Watcher in the Attic (江戸川乱歩猟奇館　屋根裏の散歩者, Edogawa Rampo ryōkikan: yaneura no sanposha), also known as Stroller in the Attic, Edogawa Rampo Theater: Walker in the Attic, or Walker in the Attic, is a 1976 Japanese film in Nikkatsu's Roman porno series, directed by Noboru Tanaka and starring Junko Miyashita.

==Plot==
In 1923 Tokyo Lady Minako is the owner of a shabby boarding house with a collection of bizarre characters for tenants. Gōda, one of her tenants, spends most of his time in the attic spying on the other tenants through holes he has drilled into the ceiling. During one of his peeping sessions, Gōda witnesses the murder of one of the tenants at the hand of Lady Minako. Gōda becomes obsessed with Lady Minako, and determines to commit a grotesque murder in order to prove to her that he is her soul mate. He kills another tenant - a priest - by dripping poison into his mouth through the ceiling. A series of grotesque murders follow. The film ends apocalyptically with the Great Kantō earthquake which kills both of them during their intercourse.

==Cast==
- Junko Miyashita: Minako Kiyomiya
- Hiroshi Osa: Kōichirō Kiyomiya
- Renji Ishibashi: Gōda Saburō
- Tokuko Watanabe: Miyuki Tomita
- Kōji Yashiro: Endō
- Haruka Tajima: Ginko
- Toshihiko Oda: Hiruta
- Shirō Yumemura: Pierrot
- Reiko Akitsu: Model
- Aoi Nakajima: Prostitute
- Kyōichi Mizuki: Druggist

==Background==
This film was the middle entry in director Tanaka's "Showa Era Trilogy", which includes A Woman Called Sada Abe (1975) and Beauty's Exotic Dance: Torture! (1977). All three films star Junko Miyashita. The story was based on a novel by the Japanese horror-mystery writer, Edogawa Rampo. It had been filmed as a pink film in 1970 by director Akitaka Kimata, and Akio Jissoji remade Watcher in the Attic in 1995 in one of the earliest un-fogged pink films. The uncensored version of Jissoji's film was released internationally, though the Japanese theatrical release of this film was fogged.
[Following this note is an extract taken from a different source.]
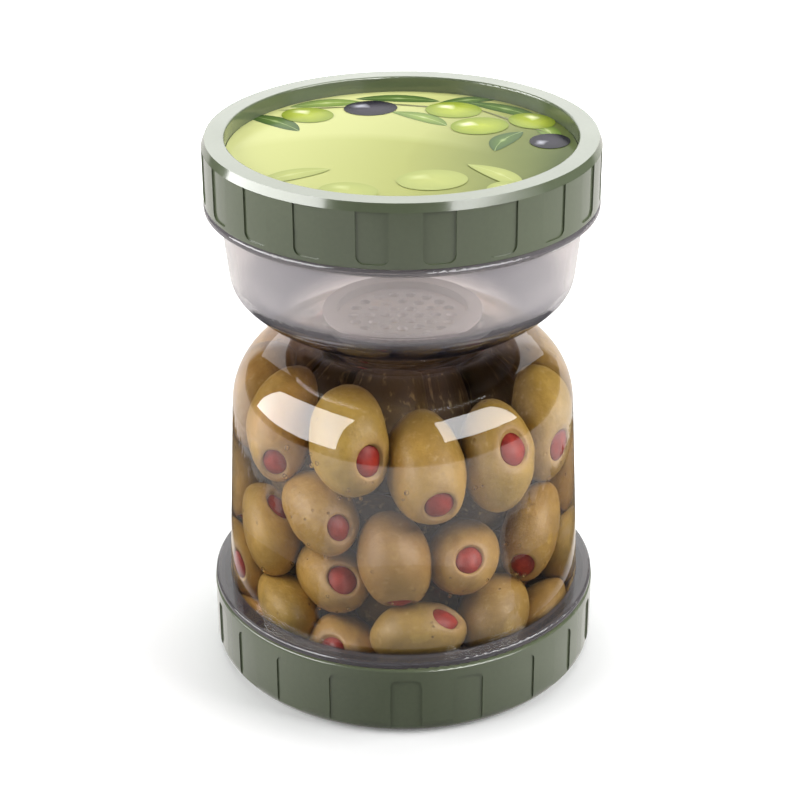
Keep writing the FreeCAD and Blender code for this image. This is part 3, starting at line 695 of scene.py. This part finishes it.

Lead actress Junko Miyashita had joined Nikkatsu with the third entry in the Apartment Wife series, Apartment Wife: Unforgettable Night (1972). She starred in several of Nikkatsu's greatest Roman Porno successes, and became known as the second "Queen" of Roman Porno after the retirement of Kazuko Shirakawa. A skillful and versatile actress, her career also benefitted by appearing in films by Nikkatsu's best directors. Besides Tanaka, she was closely associated with the films of Tatsumi Kumashiro.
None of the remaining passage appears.